# great sunset last night



## mathjak107 (Apr 1, 2006)

took these last night


----------



## BerkleyBMW (Jun 29, 2008)

Great sunsets.

I came across an interesting sky the other night.


----------



## Jon Shafer (Dec 15, 2001)

Earlier this week:


----------



## mathjak107 (Apr 1, 2006)

good shot, now clone out those wires ha ha ha


----------



## alkaline (Nov 23, 2010)

those wires kill the photo


----------



## chicagofan00 (Feb 10, 2008)

I really don't think the wires kill the photo at all. If this were a photo on a beach with some palm trees and then the wires were there, then sure it would kill it. I can tell this photo was taken in a residential or commercial area so to me wires are just a part of the landscape and don't kill it at all. I think all too often people are too obsessed with creating a perfect picture and photoshopping out things that they wish weren't there. If I were to want to replicate the photo (and he had photoshopped the wires out) and asked Jon, "Where was this taken?", I go to the location only to find a bunch of wires and and a rooftop in my view I'd probably be disappointed to know that the scene that Jon captured isn't really the way it is.

I'm a big fan of HDR photos which if anyone has viewed them or even done their own they know that there is a lot of processing involved on the photos. I lean to liking the ones that are on the more realistic side of things than the ones where it looks like an acid trip but both have their place. Obviously with being a fan of HDR I'm not against post processing of images and touching photos up or putting an artistic spin on a photo, but I just can't get behind photoshopping out a decent amount of a photo to change the overall look of the subject or landscape.

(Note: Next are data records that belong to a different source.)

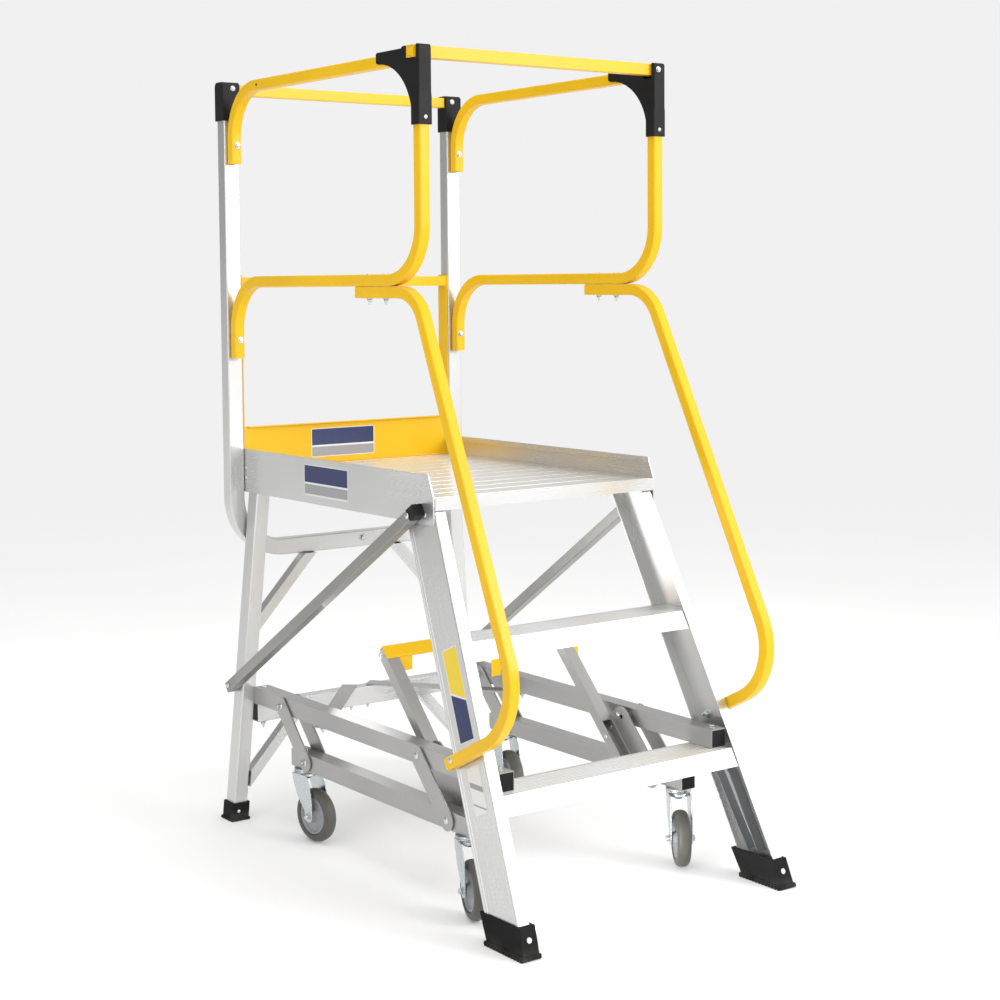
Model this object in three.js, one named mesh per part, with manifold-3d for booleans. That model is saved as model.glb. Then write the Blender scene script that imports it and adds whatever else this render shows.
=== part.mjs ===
// Mobile platform ladder: aluminium frame, yellow guard rails, and four
// castors on a pull-up linkage. Millimetres, +Z up, climber faces +Y.
// The drawing datum has y = 0 at the rear ends of the guard rails; the group
// is then moved so the origin is on the floor under the middle of the ladder.
import * as THREE from 'three';
import { mergeVertices } from 'three/addons/utils/BufferGeometryUtils.js';
import Module from 'manifold-3d';

const wasm = await Module();
wasm.setup();

// ---------- driving dimensions ----------
const FRAME_SHIFT_Y = 549;
const GAP = 0.3;

const STEP_RISE = 287;
const DECK_Z = 3 * STEP_RISE;
const DECK_FRONT_Y = -786;
const DECK_REAR_Y = 62;
const DECK_HALF_X = 301.6;
const DECK_SKIN = 3;
const DECK_DEPTH = 27;
const PLANK_PITCH = 65;
const RIB_PITCH = PLANK_PITCH / 3;
const RIB_DEPTH = 1.2;

const PANEL_X = [302, 305.2];
const PANEL_Z = [803, 908];

const HOOP_HALF_X = 326;
const HOOP_TOP_Z = 1780;
const HOOP_BOTTOM_Z = 658;
const HOOP_RADIUS = 130;
const HOOP_SECTION = [35, 40, 3];
const HOOP_Y = 45.5;

const LEG_SECTION = [36, 44, 3];
const LEG_SPLAY = 0.0816;
const LEG_LEAN = 0.036;
const LEG_TOP_Z = 842.6;
const LEG_BOTTOM_Z = 7;
const LEG_OUTER_AT_FLOOR = 367;
const LEG_Y_AT_FLOOR = 25;

const CROSSBAR_Z = [241, 287];
const CROSSBAR_Y = [-22, 13];
const CROSSBAR_WALL = 3;
const CROSSBAR_HALF_X = 307.2;

const STILE_DEPTH_Y = 113;
const STILE_FLANGE = 27.7;
const STILE_WALL = 3;
const STILE_LEAN = 0.467;
const STILE_SPLAY = 0.078;
const STILE_REF_Z = 803;
const STILE_OUTER_AT_REF = 301.5;
const STILE_FRONT_AT_REF = -791;
const STILE_TOP_Z = 833.6;
const STILE_BOTTOM_Z = 12;

const UPPER_TUBE_X = 290.5;
const UPPER_TUBE_Z = 307.3;
const UPPER_TUBE_Y = [-1010, -9.4];
const TUBE_SIDE = 40;
const TUBE_WALL = 2.5;
const LOWER_TUBE_Z = 191.5;
const LOWER_TUBE_Y = [-913, -187];

const LINK_PIVOT_Z = 306;
const REAR_PIVOT_Y = -147.6;
const FRONT_PIVOT_Y = -724.3;
const LINK_DY = -109;
const LINK_DZ = LOWER_TUBE_Z - LINK_PIVOT_Z;
const LINK_WIDTH = 45;
const LINK_PLATE = 4;
const REAR_LINK_INNER_X = 265.6;
const FRONT_LINK_INNER_X = 255;
const LINK_OUTER_X = 311.4;
const SPACER_R = 9;
const SPACER_X = [258, 270.2];
const PIN_R = 5;
const PIN_HOLE_R = 5.08;
const OPEN_PIVOT_HOLE_R = 6.5;

const LEVER_X = [223, 254.7];
const LEVER_WALL = 2.5;
const LEVER_FRONT = 31;
const LEVER_BACK = 56;
const LEVER_TOP = 289;
const LEVER_BOTTOM = -150;
const LEVER_NOTCH_TOP = 14;

const LIFT_BAR_X = [-255, 292];
const LIFT_BAR_ALONG = [260, 290];
const LIFT_BAR_BEHIND = [LEVER_FRONT - 3.3, LEVER_FRONT - 0.3];
const LIFT_BAR_LIP = 12;
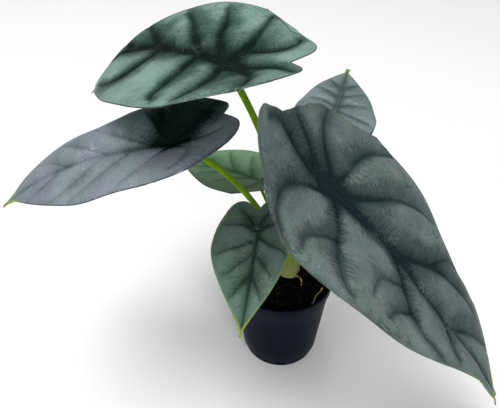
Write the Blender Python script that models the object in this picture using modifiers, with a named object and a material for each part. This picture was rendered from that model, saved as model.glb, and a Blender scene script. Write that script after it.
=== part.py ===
"""Potted alocasia: six veined leaves on separate stalks, one stem base, soil and a
thin grower's pot.

Metres, +Z up. The origin is the centre of the pot's underside, so the pot stands on Z = 0.
The front of the pot faces -Y. A leaf's heading is the compass angle of its tip in the XY
plane, counted from +X towards +Y. All angles are in degrees.
"""
import math

import bpy
import numpy as np
from mathutils import Vector

# ---- pot -------------------------------------------------------------------------------
POT_HEIGHT = 0.090
POT_RIM_RADIUS = 0.045
POT_RIM_DEPTH = 0.008           # height of the rim band
POT_RIM_OVERHANG = 0.0017       # rim band stands out from the wall by this
POT_BASE_RADIUS = 0.0355        # outside of the wall where it meets the foot
POT_FOOT_HEIGHT = 0.006
POT_FOOT_INSET = 0.0018         # foot is narrower than the wall above it
POT_WALL = 0.0013
POT_FLOOR = 0.0018
DRAIN_SLOTS = 6
DRAIN_SLOT_WIDTH = 0.008
DRAIN_SLOT_HEIGHT = 0.0036

# ---- soil ------------------------------------------------------------------------------
SOIL_DROP = 0.0095              # soil surface below the top of the rim
FIT_GAP = 0.0003                # clearance between pieces that touch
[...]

Perhaps I'm alone on this... :dunno:


----------



## alkaline (Nov 23, 2010)

chicagofan00 said:


> I really don't think the wires kill the photo at all. If this were a photo on a beach with some palm trees and then the wires were there, then sure it would kill it. I can tell this photo was taken in a residential or commercial area so to me wires are just a part of the landscape and don't kill it at all. I think all too often people are too obsessed with creating a perfect picture and photoshopping out things that they wish weren't there. If I were to want to replicate the photo (and he had photoshopped the wires out) and asked Jon, "Where was this taken?", I go to the location only to find a bunch of wires and and a rooftop in my view I'd probably be disappointed to know that the scene that Jon captured isn't really the way it is.
> 
> I'm a big fan of HDR photos which if anyone has viewed them or even done their own they know that there is a lot of processing involved on the photos. I lean to liking the ones that are on the more realistic side of things than the ones where it looks like an acid trip but both have their place. Obviously with being a fan of HDR I'm not against post processing of images and touching photos up or putting an artistic spin on a photo, but I just can't get behind photoshopping out a decent amount of a photo to change the overall look of the subject or landscape.
> 
> Perhaps I'm alone on this... :dunno:


excellent point and well presented.


----------



## dalekressin (Sep 3, 2008)

Can't find the sunset photos but lookin


----------



## ZymurgyBMW (Sep 27, 2008)

This was a picture I took on Oct 30th of this year behind my house. This is untouched, probably one of prettiest I've seen from home this year.


----------



## chicagofan00 (Feb 10, 2008)

ZymurgyBMW said:


> This was a picture I took on Oct 30th of this year behind my house. This is untouched, probably one of prettiest I've seen from home this year.
> 
> View attachment 258451


Beautiful. :thumbup:


----------